Text 45: Thus accepting the prayers of Śrīmatī Kuntīdevī, the Lord subsequently informed other ladies of His departure by entering the palace of Hastināpura. But upon preparing to leave, He was stopped by King Yudhiṣṭhira, who implored Him lovingly.
Text 46: King Yudhiṣṭhira, who was much aggrieved, could not be convinced, despite instructions by great sages headed by Vyāsa and the Lord Kṛṣṇa Himself, the performer of superhuman feats, and despite all historical evidence.
Text 47: King Yudhiṣṭhira, son of Dharma, overwhelmed by the death of his friends, was aggrieved just like a common, materialistic man. O sages, thus deluded by affection, he began to speak.
Text 48: King Yudhiṣṭhira said: O my lot! I am the most sinful man! Just see my heart, which is full of ignorance! This body, which is ultimately meant for others, has killed many, many phalanxes of men.
Text 49: I have killed many boys, brāhmaṇas, well-wishers, friends, parents, preceptors and brothers. Though I live millions of years, I will not be relieved from the hell that awaits me for all these sins.
Text 50: There is no sin for a king who kills for the right cause, who is engaged in maintaining his citizens.
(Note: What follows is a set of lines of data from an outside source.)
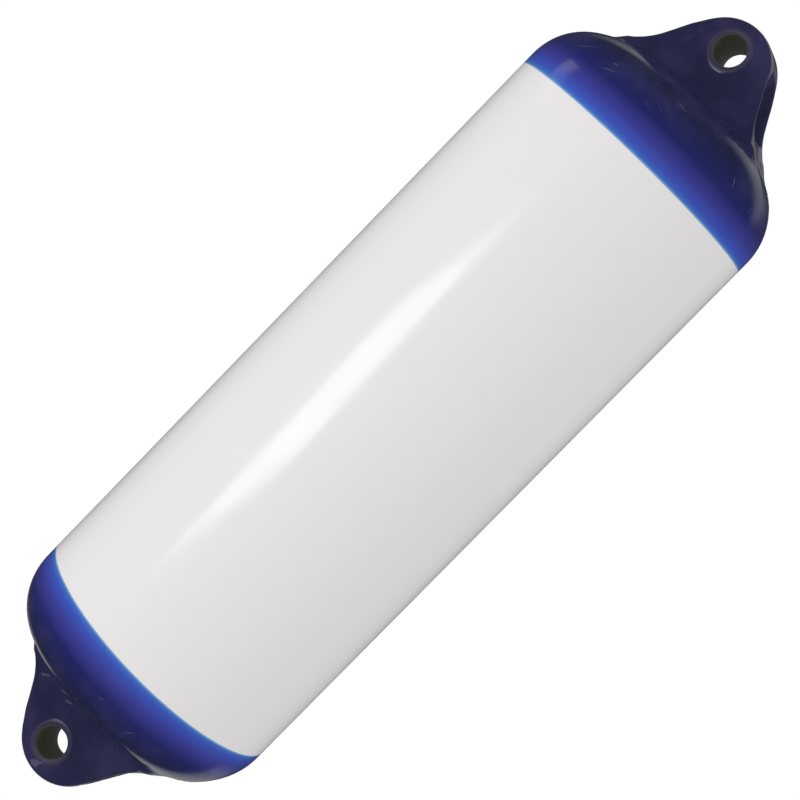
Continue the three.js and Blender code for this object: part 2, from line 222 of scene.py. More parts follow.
def eye_form(x, y, z):
    """Negative inside the eye, with its edges rounded softly on the flanges and widely on the head."""
    outline = np.maximum(eye_outline(x, z), np.abs(x) - EYE_REACH)
    on_head = smooth_step(z, *HEAD_HEIGHTS)
    edge_width = FLANGE_EDGE[0] + (HEAD_EDGE[0] - FLANGE_EDGE[0]) * on_head
    edge_depth = FLANGE_EDGE[1] + (HEAD_EDGE[1] - FLANGE_EDGE[1]) * on_head
    cheek = np.abs(y) - eye_thickness(x, z)
    across = np.maximum(outline + edge_width, 0) / edge_width
    deep = np.maximum(cheek + edge_depth, 0) / edge_depth
    inside = np.maximum(outline / edge_width, cheek / edge_depth)
    both = np.sqrt(across**2 + deep**2) - 1
    return np.maximum(np.where((across > 0) & (deep > 0), both, inside), (EYE_BASE - z) / EYE_BASE)


def as_distance(form, x, y, z):
    """A form's value over the length of its slope, which is close to a distance near the surface."""
    step = 0.05
    value = form(x, y, z)
    rise_x = form(x + step, y, z) - value
    rise_y = form(x, y + step, z) - value
    rise_z = form(x, y, z + step) - value
    slope = np.sqrt(rise_x**2 + rise_y**2 + rise_z**2)
    return value * step / np.maximum(slope, step / 60)


def pocket_form(x, y, z):
    """Scoop cored out of each flank between the two flanges, narrower the deeper it goes."""
    depth = np.clip(-eye_outline(x, z), 0, POCKET_DEPTH)
    half_width = by_height(POCKET_MOUTH, z) - POCKET_TAPER * depth
    sides = smooth_join(half_width - np.abs(y), z - POCKET_BOTTOM, POCKET_SIDE_BLEND)
    inner_end = np.abs(x) - CORE_WIDTH / 2
    return -smooth_join(smooth_join(sides, inner_end, POCKET_FLOOR_BLEND), POCKET_TOP - z, POCKET_TOP_BLEND)


def dome_height(radius):
    """Height over the colour line at which the dome has this radius."""
    return SKIRT_HEIGHT + DOME_HEIGHT * (1 - (radius / BODY_RADIUS) ** DOME_FULLNESS) ** (1 / DOME_FULLNESS)


def valve_place():
    """Point on the shoulder's far side where the valve sits, and the direction out of it."""
    height = dome_height(VALVE_RADIUS_OUT)
    slope = math.atan((dome_height(VALVE_RADIUS_OUT + CLEARANCE) - height) / CLEARANCE)
    return (0, VALVE_RADIUS_OUT, height), (0, -math.sin(slope), math.cos(slope))


VALVE_POINT, VALVE_OUT = valve_place()


def valve_coordinates(x, y, z):
    """Height over the valve's seat point and distance from its axis."""
    dy, dz = y - VALVE_POINT[1], z - VALVE_POINT[2]
    height = dy * VALVE_OUT[1] + dz * VALVE_OUT[2]
    across = dy * VALVE_OUT[2] - dz * VALVE_OUT[1]
    return height, np.hypot(x, across)


def shoulder_and_eye(x, y, z):
    """Shoulder and eye with a rounded root between them, held to the outline seen along the rope hole."""
    across = np.abs(x)
    eye = as_distance(eye_form, x, y, z) + FOOT_SINKING * smooth_step(across, *FOOT_SINKING_SPAN)
    root = ROOT_BLEND[0] + ROOT_BLEND[1] * smooth_step(np.abs(y), *ROOT_BLEND_DEPTHS)
    body = smooth_join(shoulder_distance(x, y, z), eye, root)
    near_foot = smooth_step(across, *FOOT_OUTLINE_RISE) * (1 - smooth_step(across, *FOOT_OUTLINE_FALL))
    return smooth_cut(body, -side_profile(x, z), OUTLINE_BLEND[0] + OUTLINE_BLEND[1] * near_foot)


def with_scoops(body, x, y, z):
    return smooth_cut(body, pocket_form(x, y, z), POCKET_RIM_BLEND)


def spigot(x, y, z):
    """Plug that reaches from the skirt into the tube."""
    ends = np.maximum(-SPIGOT_LENGTH - z, z - SKIRT_HEIGHT)
    return np.maximum(np.hypot(x, y) - SPIGOT_RADIUS, ends)


def air_room(x, y, z):
    """Room inside the end: a bore through the spigot and a dome under the crown.

    It is scaled down, because under the crown it rises faster than a distance.
    """
    share = np.clip((z - SKIRT_HEIGHT) / (DOME_HEIGHT - CROWN_WALL), 0, 1)
    room = (SPIGOT_RADIUS - SPIGOT_WALL) * np.maximum(1 - share**DOME_FULLNESS, 0) ** (1 / DOME_FULLNESS)
    air = np.maximum(np.hypot(x, y) - np.maximum(room, 0.5), z - (DOME_TOP - CROWN_WALL))
    return air * 0.7


def with_valve_seat(body, x, y, z):
    """Boss inside the shoulder for the air valve, with the screw's bore and the seat of its head."""
    height, from_axis = valve_coordinates(x, y, z)
    boss_ends = np.maximum(-VALVE_BOSS_LENGTH - height, height + CROWN_WALL / 2)
    body = np.minimum(body, np.maximum(from_axis - VALVE_BOSS_DIAMETER / 2, boss_ends))
    seat = np.maximum(from_axis - VALVE_SEAT_DIAMETER / 2, -VALVE_SEAT_DEPTH - height)
    return smooth_cut(body, np.minimum(seat, from_axis - VALVE_BORE / 2), VALVE_RIM_BLEND)


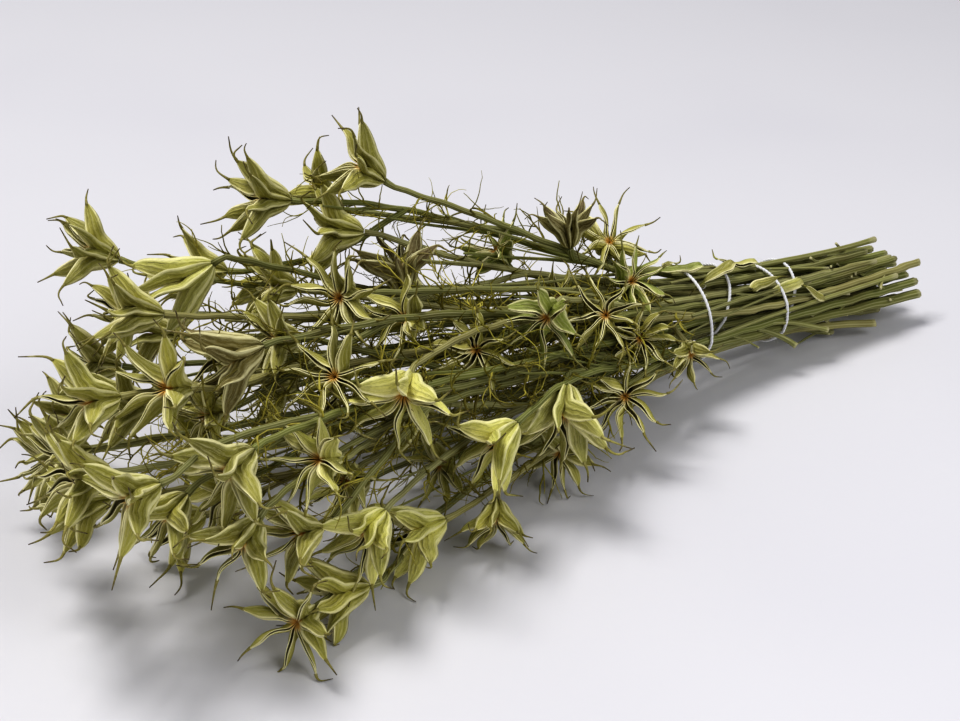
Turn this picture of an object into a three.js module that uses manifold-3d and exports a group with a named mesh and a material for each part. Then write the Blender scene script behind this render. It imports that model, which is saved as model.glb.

But this injunction is not applicable to me.
Text 51: I have killed many friends of women, and I have thus caused enmity to such an extent that it is not possible to undo it by material welfare work.
Text 52: As it is not possible to filter muddy water through mud, or purify a wine-stained pot with wine, it is not possible to counteract the killing of men by sacrificing animals.